Write out only the span of lines that begins at the line with "The three.js and" and ends at the line with "# design's own". Keep both end lines, word for word.
○ ○ ○ ○
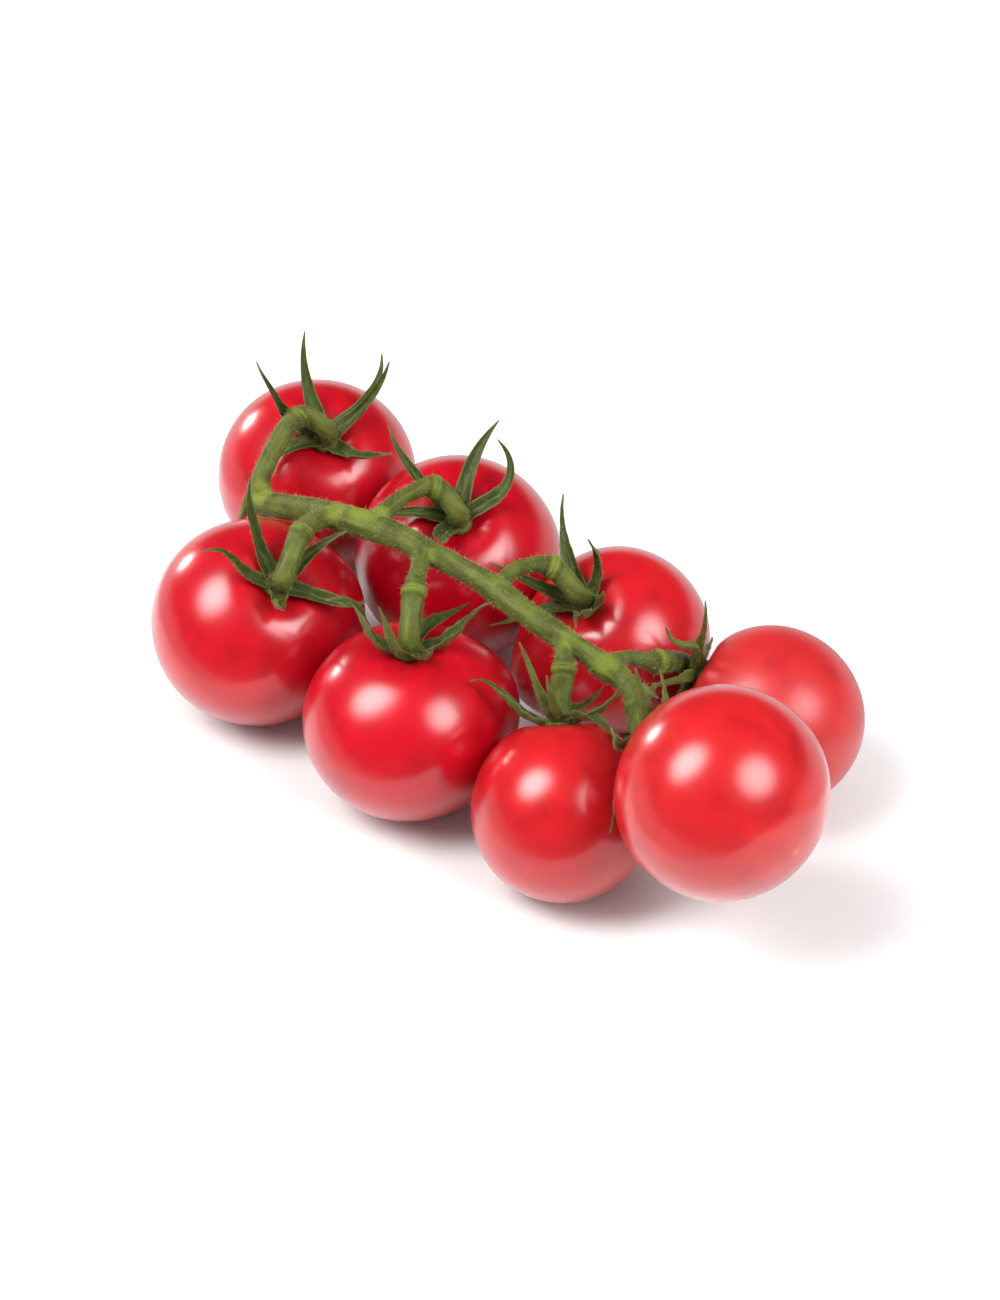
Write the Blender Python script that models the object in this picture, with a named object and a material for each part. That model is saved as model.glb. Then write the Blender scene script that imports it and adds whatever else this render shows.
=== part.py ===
"""Truss of tomatoes: eight ripe vine tomatoes on one main stem, lying as picked.

Metres, +Z up. The truss lies along X with its cut end towards -X. The origin is the middle
of its bounding box, on the surface it lies on. Seven fruits rest on small flat spots, and the
stem holds the eighth up against its neighbour. Each fruit breaks off at the knuckle of its
stalk, so that is where the main stem ends and the fruit's calyx begins.

The tables hold millimetres and degrees.
"""

import math
from typing import NamedTuple

import bmesh
import bpy
from mathutils import Matrix, Vector

MM = 0.001

# The middle of the truss on the surface, in the coordinates of the tables below
TRUSS_MIDDLE = Vector((0.3, -0.5, 0.0))

# Between pieces that touch
GAP = 0.3

# Fruit: shares of its half width, and of its whole turn
FRUIT_SIDES = 24
FRUIT_RINGS = 14
RING_CROWDING = 1.2
FLAT_DEPTH = 0.6
DIMPLE_DEPTH = 0.165
DIMPLE_WIDTH = 0.27
LOBE_COUNT = 5
LOBE_RELIEF = 0.012
LOBE_POLAR = 0.75
LOBE_SPREAD = 0.45
BULGE_SPREAD = math.radians(30)

# Calyx
RECEPTACLE_RADIUS = 4.2
RECEPTACLE_HALF_HEIGHT = 1.6
RECEPTACLE_SIDES = 12
RECEPTACLE_RINGS = 6
SEPAL_ROOT = 1.5
SEPAL_STATIONS = 9
SEPAL_WIDTH = 4.8
SEPAL_TIP_WIDTH = 0.8
SEPAL_THICKNESS = 0.9
SEPAL_TIP_THICKNESS = 0.65
SEPAL_FOLD = 0.14

# Stalks, from the main stem through the knuckle to the fruit
STALK_SIDES = 10
STALK_STEPS = 3
FORK_FLARE = 0.7
KNUCKLE_RADIUS = 3.2
CALYX_STALK_RADIUS = 2.7
HUB_STALK_RADIUS = 3.1
STALK_RISE = 6.0

# Main stem
STEM_SIDES = 12
STEM_STEPS = 5


class Fruit(NamedTuple):
    """Where a fruit lies, its size, which way its stem end leans, and its bulge as a vector."""

    x: float
    y: float
    across: float
    squat: float
    lean: float
    towards: float
    lifted_to: float = 0.0
    bulge: tuple = (0.0, 0.0, 0.0)


class Sepal(NamedTuple):
    """A green blade of the calyx: its heading, and its slope at root, middle and tip."""

    length: float
    turn: float
    root: float
    middle: float
    tip: float
    sweep: float = 0.0
    width: float = SEPAL_WIDTH


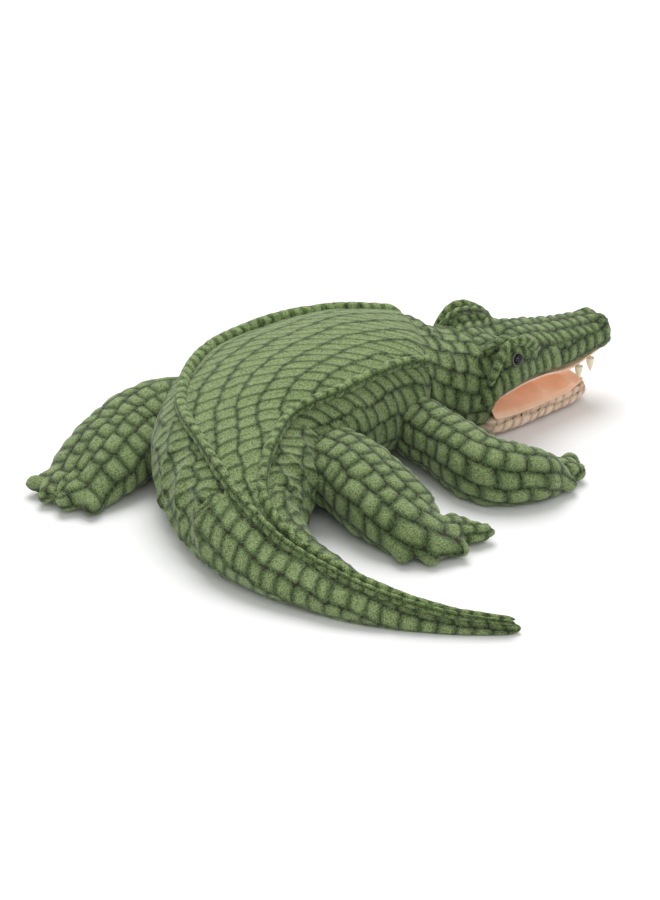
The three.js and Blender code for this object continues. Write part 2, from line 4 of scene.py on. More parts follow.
import bpy
import numpy as np
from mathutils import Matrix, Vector


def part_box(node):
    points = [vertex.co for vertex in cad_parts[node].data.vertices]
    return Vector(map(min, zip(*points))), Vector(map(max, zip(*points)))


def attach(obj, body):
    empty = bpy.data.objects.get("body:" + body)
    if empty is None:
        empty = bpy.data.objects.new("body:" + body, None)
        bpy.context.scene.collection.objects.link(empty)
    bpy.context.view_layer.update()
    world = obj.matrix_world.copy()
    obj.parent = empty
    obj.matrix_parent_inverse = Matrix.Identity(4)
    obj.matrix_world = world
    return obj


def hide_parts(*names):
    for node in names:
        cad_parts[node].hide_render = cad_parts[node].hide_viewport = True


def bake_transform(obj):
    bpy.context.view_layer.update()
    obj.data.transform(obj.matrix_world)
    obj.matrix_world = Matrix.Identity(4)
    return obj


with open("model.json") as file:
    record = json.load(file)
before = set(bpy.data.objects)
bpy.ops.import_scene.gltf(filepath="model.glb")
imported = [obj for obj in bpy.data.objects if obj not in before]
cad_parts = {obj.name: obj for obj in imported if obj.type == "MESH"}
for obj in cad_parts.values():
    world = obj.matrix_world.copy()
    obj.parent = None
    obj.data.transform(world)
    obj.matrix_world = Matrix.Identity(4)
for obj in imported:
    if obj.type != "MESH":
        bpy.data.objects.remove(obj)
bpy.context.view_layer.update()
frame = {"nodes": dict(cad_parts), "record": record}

# A plush alligator hand puppet. Each fabric piece is a lofted or remeshed form in millimetres of the
# design's own axes, with its scales raised one by one, and is moved into the row frame at the end.

REST = frame["record"]["mounts"][0]["pos_m"]
REST_ON_PLAN = (96.0, 62.0, 0.0)      # the belly's resting point in the design's own axes, mm
ORIGIN = np.array(REST) * 1000.0 - np.array(REST_ON_PLAN)

# ---- design stations, mm

# Whole animal from tail tip to neck: x, y, half width, height, half ridge distance, squareness.
BODY = [
    (-43, -192, 3.4, 7.5, 1.6, 0.95),
    (-65, -161, 7.2, 11, 2.3, 0.95),
    (-81, -128, 12.8, 16.5, 2.9, 0.95),
    (-90, -95, 20, 22, 3.5, 0.95),
    (-92, -62, 27, 28.5, 4.0, 0.95),
    (-93, -38, 31, 35, 5, 0.92),
    (-88, -13, 36, 44.5, 6.5, 0.86),
    (-77, 8, 42, 54.5, 12, 0.82),
    (-57, 32, 52, 66, 23, 0.8),
    (-18, 64, 65, 78, 42.5, 0.82),
    (33, 76, 75, 86, 57, 0.82),
    (90, 68, 72, 89, 56, 0.82),
    (128, 50, 62, 86, 48, 0.82),
    (146, 38, 52, 80, 40, 0.82),
]
TORSO_FROM = 6.6 / 13                 # fraction of the path where the tail skin hands over
TAIL_OVERLAP = 0.02                   # how much further the tail skin reaches into the torso
MIDDLE = 0.43                         # height of the widest place, as a part of the top
FLOOR_PRESS = 3.0
BELLY_SEAM = 2.1
HEAD_AT = (184.0, 3.0)
HEAD_TURN = math.radians(-19.5)
JAW_PIVOT = (-21.0, 24.0)
MESH_STEP = 1.15                      # spacing of the fabric meshes
RUMP_TO = 0.665                       # the gathered rump ends at this fraction of the path
OPENING = {"t": 0.79, "long": 112, "wide": 84, "corner": 30}

LEGS = {
    "front_right": {
        "path": [(101, 24, 21, 52, 10), (93, -24, 21, 49, 4), (87, -66, 23, 43, 0),
                 (102, -90, 20.5, 39, 0), (120, -97, 17.5, 31, 0), (132, -99, 14.5, 21, 0)],
        "toes": [(140, -86, 50, 12, 9), (150, -94, 8, 13, 8), (141, -104, -28, 12, 8),
                 (126, -108, -66, 11, 8)],
        "paw": (136, -97, 13, 12, 10),
    },
    "front_left": {
        "path": [(126, 80, 21, 52, 10), (141, 122, 21, 48, 4), (157, 148, 21, 41, 0),
                 (180, 157, 19, 35, 0), (202, 156, 16.5, 26, 0), (213, 154, 14.5, 19, 0)],
        "toes": [(214, 143, -54, 11, 8), (224, 150, -15, 12, 8), (225, 162, 20, 12, 8),
                 (212, 168, 60, 11, 8)],
        "paw": (214, 155, 13, 13, 10),
    },
    "rear_right": {
        "path": [(12, 40, 30, 55, 10), (9, -12, 31, 54, 5), (2, -48, 30, 44, 0),
                 (2, -72, 29.5, 33, 0), (9, -86, 28, 23, 0), (16, -91, 22, 18, 0)],
        "toes": [(-20, -80, -138, 12, 8.5), (-12, -95, -115, 12, 8.5), (5, -104, -92, 12, 8.5),
                 (27, -100, -42, 17, 9)],
        "paw": (8, -90, 27, 14, 11),
    },
    "rear_left": {
        "path": [(4, 96, 31, 53, 10), (2, 145, 33, 52, 4), (-27, 154, 35, 49, 0),
                 (-62, 149, 35, 41, 0), (-89, 146, 33, 30, 0), (-105, 146, 29, 20, 0)],
        "toes": [(-107, 122, -155, 12, 8.5), (-114, 138, -172, 12, 8.5), (-115, 155, 172, 12, 8.5),
                 (-109, 170, 150, 13, 8.5)],
        "paw": (-103, 146, 15, 27, 11),
    },
}
# Printed scales by region: size across and along in mm, jitter, height of the padding, and how
# thin the printed line is.
SCALES = {
    "back": ((15.0, 12.0), 0.08, 1.2, 1.5),
    "flank": ((17.0, 10.0), 0.12, 2.1, 1.2),
    "rump": ((18.0, 10.0), 0.16, 2.6, 1.2),
    "tail": ((15.0, 11.5), 0.1, 1.9, 1.0),
    "belly": ((15.0, 12.0), 0.14, 0.8, 1.4),
}

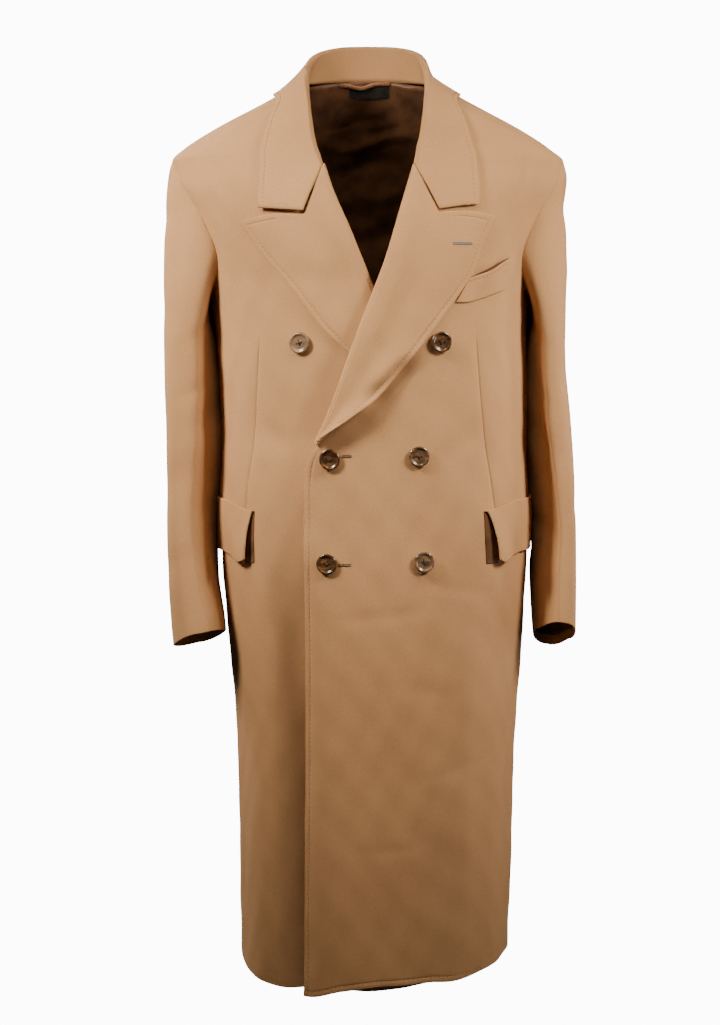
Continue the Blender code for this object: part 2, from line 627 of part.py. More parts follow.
def shoulder_and_neck_line(side):
    """The back's top edge: round the neck from the centre back, then out along the shoulder."""
    line = []
    for c in range(NECK_COLUMNS + 1):
        station = mix(0.0, SHOULDER_SHARE, c / NECK_COLUMNS)
        turn = COLLAR.at(station, "seam_turn")
        height = COLLAR.at(station, "seam_height")
        if c == 0:
            turn -= turn_step(turn, height, SEAM_GAP / 2)
        if c == NECK_COLUMNS:
            turn += turn_step(turn, height, SEAM_GAP / 2)
        line.append((side * turn, height))
    shoulder_steps = BACK_COLUMNS - NECK_COLUMNS - 1
    for c in range(1, shoulder_steps + 1):
        share = c / shoulder_steps
        height = mix(NECK_POINT_HEIGHT, SHOULDER_POINT_HEIGHT, share)
        turn = SHOULDER_TURN + turn_step(SHOULDER_TURN, height, SEAM_GAP / 2)
        line.append((side * turn, height))
    return line


# ---- Lapels -----------------------------------------------------------------------------------
LAPEL_ROWS = 15
LAPEL_COLUMNS = 7
NOTCH_COLUMN = 3           # the column that ends in the notch
FOLD_STEPS = (-90, -45, 0, 45, 90)


def soft_roll(distance):
    """The extra height of a turned-back piece close to its fold."""
    return ROLL_SWELL * math.exp(-((distance - ROLL_SWELL_AT) / ROLL_SWELL_REACH) ** 2)


def lapel_offset(across, down, wide, lift):
    """How far a lapel's visible face lies above the panel: a soft roll, and a lifted lower edge."""
    lifted = lift * soft_step(*LIFT_DOWN, down) * soft_step(*LIFT_ACROSS, across)
    return FOLD_HIGH + soft_roll(across * wide) + lifted


def line_share(points, corner):
    """The share of a line's length at which it reaches one of its corners."""
    lengths = [math.dist(a, b) for a, b in zip(points, points[1:])]
    return sum(lengths[:corner]) / sum(lengths)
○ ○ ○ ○
- Solved problem
The three.js and Blender code for this object continues. Write part 2, from line 4 of scene.py on. More parts follow.
import bpy
import numpy as np
from mathutils import Matrix, Vector


def part_box(node):
    points = [vertex.co for vertex in cad_parts[node].data.vertices]
    return Vector(map(min, zip(*points))), Vector(map(max, zip(*points)))


def attach(obj, body):
    empty = bpy.data.objects.get("body:" + body)
    if empty is None:
        empty = bpy.data.objects.new("body:" + body, None)
        bpy.context.scene.collection.objects.link(empty)
    bpy.context.view_layer.update()
    world = obj.matrix_world.copy()
    obj.parent = empty
    obj.matrix_parent_inverse = Matrix.Identity(4)
    obj.matrix_world = world
    return obj


def hide_parts(*names):
    for node in names:
        cad_parts[node].hide_render = cad_parts[node].hide_viewport = True


def bake_transform(obj):
    bpy.context.view_layer.update()
    obj.data.transform(obj.matrix_world)
    obj.matrix_world = Matrix.Identity(4)
    return obj


with open("model.json") as file:
    record = json.load(file)
before = set(bpy.data.objects)
bpy.ops.import_scene.gltf(filepath="model.glb")
imported = [obj for obj in bpy.data.objects if obj not in before]
cad_parts = {obj.name: obj for obj in imported if obj.type == "MESH"}
for obj in cad_parts.values():
    world = obj.matrix_world.copy()
    obj.parent = None
    obj.data.transform(world)
    obj.matrix_world = Matrix.Identity(4)
for obj in imported:
    if obj.type != "MESH":
        bpy.data.objects.remove(obj)
bpy.context.view_layer.update()
frame = {"nodes": dict(cad_parts), "record": record}

# A plush alligator hand puppet. Each fabric piece is a lofted or remeshed form in millimetres of the
# design's own axes, with its scales raised one by one, and is moved into the row frame at the end.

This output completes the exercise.